On February 14, 2013, IEnova publicly offered and sold in Mexico $306 million (U.S. dollar equivalent) of 6.3-percent notes maturing in 2023 with a U.S. dollar equivalent rate of 4.12 percent after entering into a cross-currency swap for U.S. dollars at the time of issuance. IEnova also publicly offered and sold in Mexico $102 million (U.S. dollar equivalent) of variable rate notes, maturing in 2018, which after a floating-to-fixed cross-currency swap for U.S. dollars at the time of issuance, carry a U.S. dollar equivalent rate of 2.66 percent. The notes and related interest are denominated in Mexican pesos, and the interest rate for the variable rate notes is based on the 28-day Interbank Equilibrium Interest Rate plus 30 basis points. IEnova used $357 million of the proceeds of the notes for the repayment of intercompany debt, including accrued interest, primarily to other Sempra Energy consolidated foreign entities.

Sempra Renewables

In May 2013, Copper Mountain Solar 2 entered into a loan agreement with a syndicate of banks to borrow up to $286 million and took a draw of $146 million in May 2013, the proceeds of which were distributed to Sempra Renewables to reimburse it for the first phase of construction costs of the project. The loan, which is secured by the project, is payable semi-annually and fully matures in May 2023. To partially moderate its exposure to interest rate changes, Copper Mountain Solar 2 entered into floating-to-fixed interest rate swaps for 75 percent of the loan amount, resulting in an effective fixed rate of 5.33 percent. The remaining 25 percent bears interest at rates varying with market rates (2.81 percent at June 30, 2013).
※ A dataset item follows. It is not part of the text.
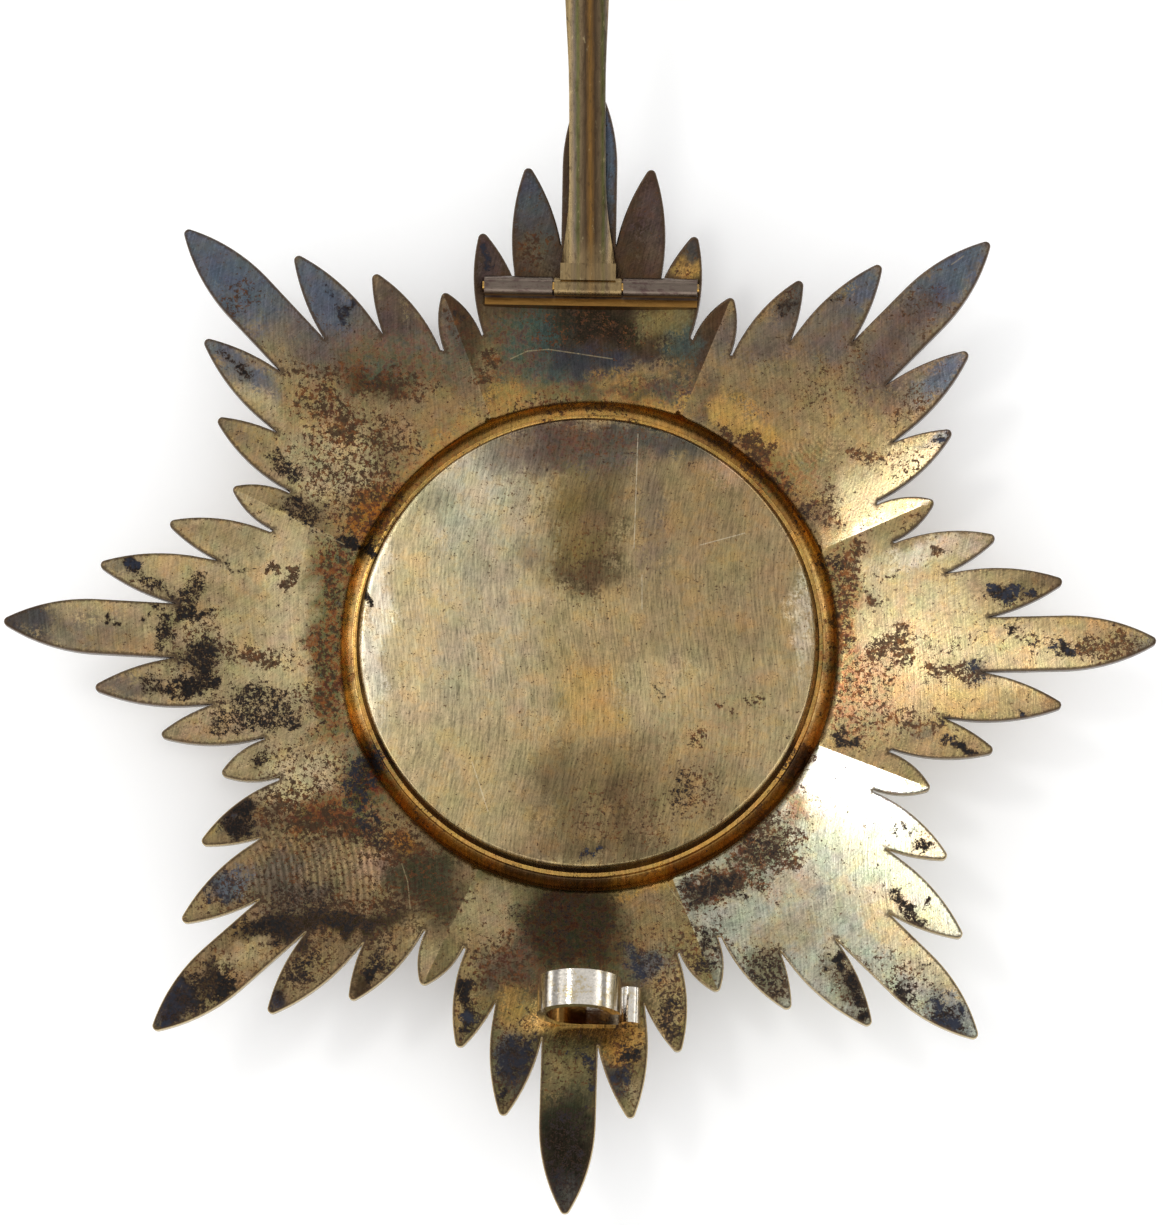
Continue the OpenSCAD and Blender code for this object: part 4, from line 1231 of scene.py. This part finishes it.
# The pin's stripes from its middle line outward, as shares of the reach, and its grain
pinForm = {"middle": 0.3, "reach": 1.8, "grain": (7.0, 0.5, 2.0), "soft": 0.09, "rough": 0.28}
pinStripes = ((0.0, "copper"), (0.2, "umber"), (0.42, "brown"), (0.54, "moss"), (0.68, "greyBrown"), (0.9, "khaki"))


def dressPin():
    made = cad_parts["pin"]
    material, bench = newMaterial("pinGilt")
    grain = bench.noise(pinForm["grain"], 4.0, 0.62, 8.0)
    blots = bench.noise((1.2, 0.5, 1.2), 6.0, 0.66, 2.0)
    place = bench.place()
    x, y = (bench.node("ShaderNodeSeparateXYZ", {}, {0: place}, k) for k in range(2))
    off = abs(x - pinForm["middle"] + (y - 27.5) * 0.022) / pinForm["reach"] + (blots - 0.5) * 0.2
    stops = [(share, (*palette[name], 1)) for share, name in pinStripes]
    tone = bench.node("ShaderNodeValToRGB", {"stops": stops}, {0: off})
    tone = bench.mix(0.15, tone, palette["brown"])
    foot = 1 - (y + (blots - 0.5) * 3).rise(28.6, 31.5)
    tone = bench.mix(foot * 0.6, tone, palette["bronze"])
    spots = bench.noise((2.3, 1.1, 2.3), 5.0, 0.7, 31.0)
    tone = bench.mix(spots.rise(0.55, 0.64) * 0.5, tone, palette["umber"])
    tone = bench.mix(spots.rise(0.39, 0.31) * 0.3, tone, palette["champagne"])
    tone = bench.scale(tone, 0.5 + grain * 0.8)
    rough = pinForm["rough"] + (grain - 0.5) * 0.2
    bench.close(Base_Color=tone, Metallic=1.0, Roughness=rough, Normal=bench.bump(grain + blots, 0.03, 0.7))
    made.data.materials.clear()
    made.data.materials.append(material)
    soften(made, pinForm["soft"])


dressPin()
print("the small pieces are finished")


def makeFloor():
    half = studio["floorHalf"]
    mesh = bpy.data.meshes.new("floor")
    mesh.from_pydata([(-half, -half, 0), (half, -half, 0), (half, half, 0), (-half, half, 0)], [], [(0, 1, 2, 3)])
    floor = bpy.data.objects.new("floor", mesh)
    bpy.context.scene.collection.objects.link(floor)
    material, bench = newMaterial("floorPaper")
    glow = {"Emission_Color": (1, 1, 1, 1), "Emission_Strength": studio["floorGlow"]}
    bench.close(Base_Color=(*studio["floorColour"], 1), Roughness=0.9, **glow)
    mesh.materials.append(material)


makeFloor()
print("everything is in place")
In connection with the loan agreement, Copper Mountain Solar 2 may also utilize up to $60 million under a letter of credit facility, which may be used to meet project collateral requirements and debt service reserve requirements.

Sempra South American Utilities

In May 2013, Chilquinta Energía retired $86 million of outstanding Series A Chilean public bonds maturing in 2014 with a stated interest rate of 2.75 percent.

INTEREST RATE SWAPS

We discuss our fair value interest rate swaps and interest rate swaps to hedge cash flows in Note 7.